Kadının işleri bozulmuştur, öfkesinden iktidara iftira atıyordur!

Ki zaten bu haberi yapan gazeteci de bugün yarın "neden yaptın" diye ifadeye çağrılır!

***

GÜNÜN SÖZÜ

Politikacılar bebek bezi gibidir, düzenli olarak ve aynı sebepten değiştirilmeleri gerekir.

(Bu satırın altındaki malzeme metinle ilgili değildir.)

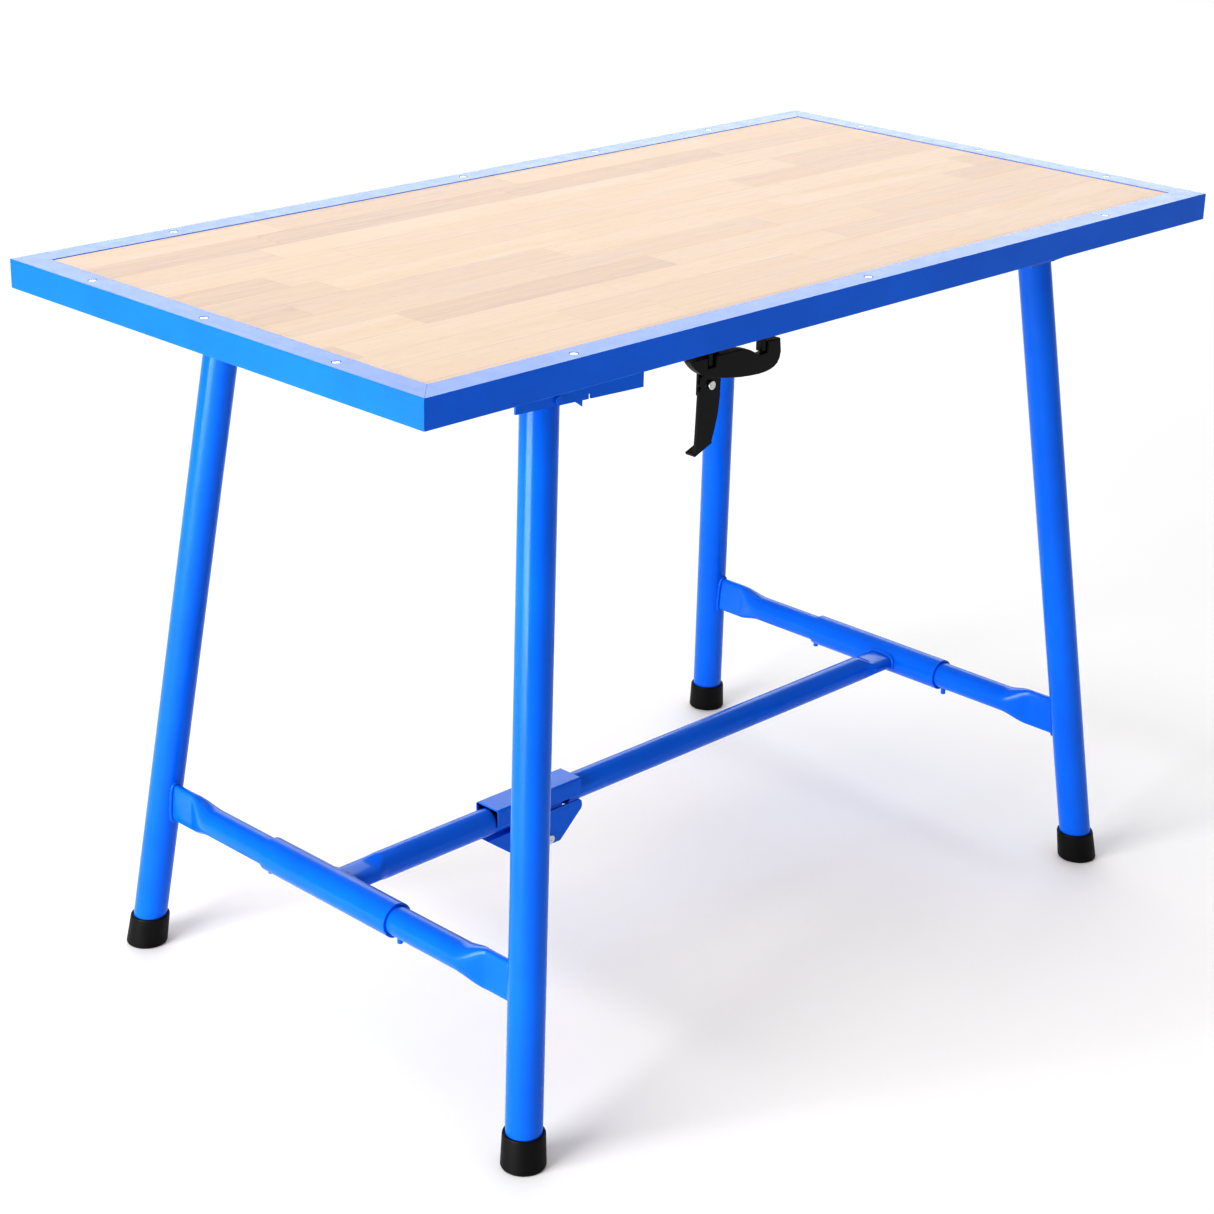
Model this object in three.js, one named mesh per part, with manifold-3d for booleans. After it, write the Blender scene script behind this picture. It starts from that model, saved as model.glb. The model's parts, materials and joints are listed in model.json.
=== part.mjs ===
// Folding worktable: a wood top in a steel angle rim, on two splayed tube leg frames.
// Millimetres, +Z up. The origin is on the floor under the middle of the top.
// X runs along the top. The frame at -X is "left", and the long side at -Y is "near".
import * as THREE from "three";
import { mergeVertices } from "three/addons/utils/BufferGeometryUtils.js";
import Module from "manifold-3d";

const wasm = await Module();
wasm.setup();

const GAP = 0.3;
const HEIGHT = 815;
const TOP_LENGTH = 1200;
const TOP_WIDTH = 625;
const RIM_LEG = 30;
const RIM_WALL = 3;
const UNDERSIDE = HEIGHT - RIM_LEG;
const WOOD_SINK = 0.5;
const WOOD_GAP = 0.6;

const LEG_RADIUS = 19;
const LEG_WALL = 1.8;
const HINGE_HEIGHT = 762;
const FOOT_X = 481.9;
const FOOT_Y = 312.3;
const SPLAY_X = 0.112;
const SPLAY_Y = 0.1037;
const STAGGER = 10;
const HINGE_X = FOOT_X - SPLAY_X * HINGE_HEIGHT;
const HINGE_Y = FOOT_Y - SPLAY_Y * HINGE_HEIGHT;
const BOLT_RADIUS = 3;

const BAR_HEIGHT = 182;
const BAR_RADIUS = 16;
const BAR_X = FOOT_X - SPLAY_X * BAR_HEIGHT;
const BAR_Y = FOOT_Y - SPLAY_Y * BAR_HEIGHT;
const SLEEVE_RADIUS = 19;
const SLEEVE_LENGTH = 203;

const STRETCHER_RADIUS = 15.5;
const STRETCHER_Y = -7;
const SHORT_END = -200;
const LONG_END = -125;
const COVER_ENDS = [-240, -111];
const COVER_WIDTH = 36;
const TROUGH_WIDTH = 29;
const TROUGH_BOTTOM = 130;
const EAR_TOP = 172;
const PIVOT_X = -157;
const PIVOT_Z = 137.5;

const HANDLE_Y = -306.75;
const HANDLE_DEPTH = 10.5;
const HANDLE_PIVOT_Z = 776.5;
const LEVER_X = -225;
const LEVER_Z = 749;
const LEVER_Y = -299.45;

const blue = { color: 0x0a62d8, roughness: 0.3, metalness: 0.2 };
const wood = { color: 0xf2d9b8, roughness: 0.55, metalness: 0 };
const black = { color: 0x151515, roughness: 0.45, metalness: 0 };
const zinc = { color: 0xc9ccd0, roughness: 0.3, metalness: 0.9 };
const rubber = { color: 0x1b1b1b, roughness: 0.8, metalness: 0 };

const bench = new THREE.Group();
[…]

Ken Dodd

***

SORU-YORUM

Haftalardır Cumhuriyet'te "kim gitti, kim kaldı"yı sorgulayan, gidenler için gazeteyi suçlayan kimi Hürriyet yazarları, Murat Yetkin, Mehmet Y. Yılmaz gibi isimlerin Hürriyet'ten ayrılışıyla ilgili bir tek cümle bile kurmayı düşünmezler mi?

***

"Açlık" oyunları...

UEFA'nın raporunu değerlendiren "futbol otoritelerinin" ifadeleriyle özetliyorum:

- Almanya, şampiyonayı yarın yap deseler, yapacak durumda.

- Türkiye, ulaşımda, antrenman tesislerinin uygunluğu ve iki şehir dışındaki konaklamada Almanya'nın gerisinde.

- Türkiye'nin tek avantajı bu organizasyona açlığı ve heyecanı

Kimse kusura bakmasın da Avrupa'nın sadece bizi "doyurmak için" EURO 2024'ü Türkiye'ye vereceğine sahiden de inandınız mı?